Michael Phelps, the G.O.A.T of swimming and a 28-time Olympic medal winner says, “Visualising is like programming a race in my head. I visualise how I want the race to go. I can see the start, the strokes, the walls, the turns, the finish, the strategy, all of it. It’s so vivid that I can see the incredible detail, down to the wake behind me.”

3. Finding Flow 

Flow is the scientific word for the feeling of ‘being in the zone’. Others have described it as ’weightlessness’, ‘being in the groove’, a place where ‘everything clicks’ or ‘going fast and doing it easily’. 

‘Flow’ is a place of peak consciousness, a sacred space where we feel our best and perform at our best. Runners describe it as ‘runners high’, where you feel like you can go on forever. It is also a place where time rushes by really quickly or slows to enable us to take in the moment. It’s like experiencing your current move/play in slow motion. 

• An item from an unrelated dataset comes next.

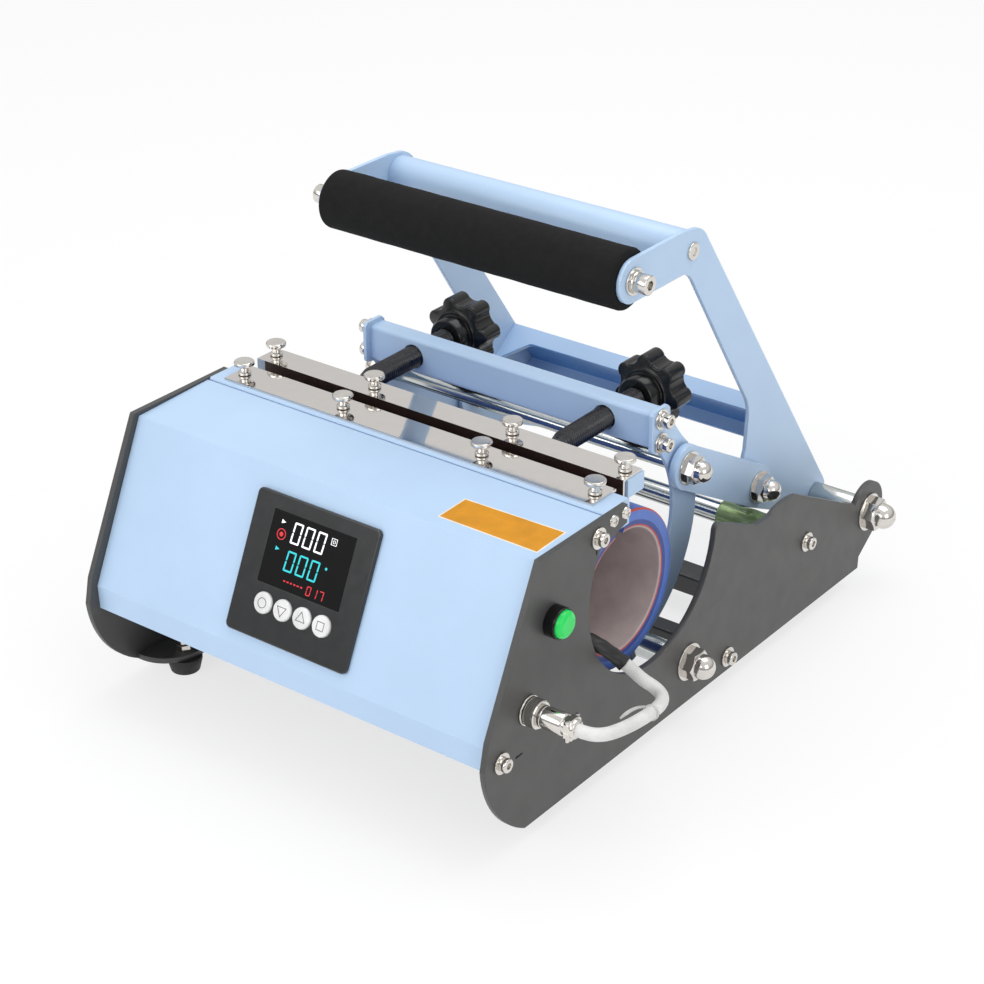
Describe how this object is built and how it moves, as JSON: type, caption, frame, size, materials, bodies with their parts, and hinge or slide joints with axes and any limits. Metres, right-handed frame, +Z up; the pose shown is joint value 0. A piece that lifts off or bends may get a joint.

Have you ever been so engrossed in a game where you felt like 5 minutes had passed but half-time was suddenly called? Flow is also experienced when we are extremely focused. 

The term ‘flow’, originally discovered by Hungarian psychologist Mihaly Csikszentmihalyi, has undergone rigorous investigation and is a common state for us all to encounter. This state is a place of total bliss and high performance where creativity and happiness flow freely. 

To access flow, we need to have our whole focus on the activity we are currently engaging with. Not the spectators, not the opposition, not our inordinate thoughts but our current and next play.

Legendary hurdler Edwin Moses says, “Your mind has to be absolutely clear. The fact that you have to cope with your opponent, jet lag, different food, sleeping in hotels and personal problems has to be erased from consciousness – as if they didn’t exist.”

It is important to note flow experiences are also rewarding for their own sake, regardless of the outcome they may produce. Some athletes become so focused on the scoreboard they can miss the experience. If you become totally consumed about winning the event, you may miss the mental state that is likely to help bring the result you desire. 

Staying fixed on the process rather than the outcome keeps us in flow. Avert your eyes from the scoreboard, move into the moment and become totally absorbed in the deep now. 

By purposefully aiming to keep the monkey/distracted mind from revving and endeavour to  become one with the movements you are making. By doing so you will start to acknowledge you have the skills and the athlete’s mindset to meet the challenge.  

Athletes who are in flow have the sense that their actions are effortless and spontaneous, even though they are actually oozing superhuman effort. 

Cathy Freeman said, “Running is where I found true peace and that is where I felt so completely free and so completely happy. It is a beautiful feeling. It is almost like falling into a slipstream that leads you straight to heaven. For me, it was always a spiritual experience”.

Leading college basketball coach John Wooden said, “Do not let what you cannot do interfere with what you can do.” 

Next time you approach a big match or race, reset yourself constantly by thinking positive thoughts, catching yourself from sticking to fixed beliefs and setting yourself the challenge to stay completely in the moment. These are the mindsets of winning athletes. 

And remember my first point… the joy of sport should come from feeling exhilarated as you play, not simply scoring all the points.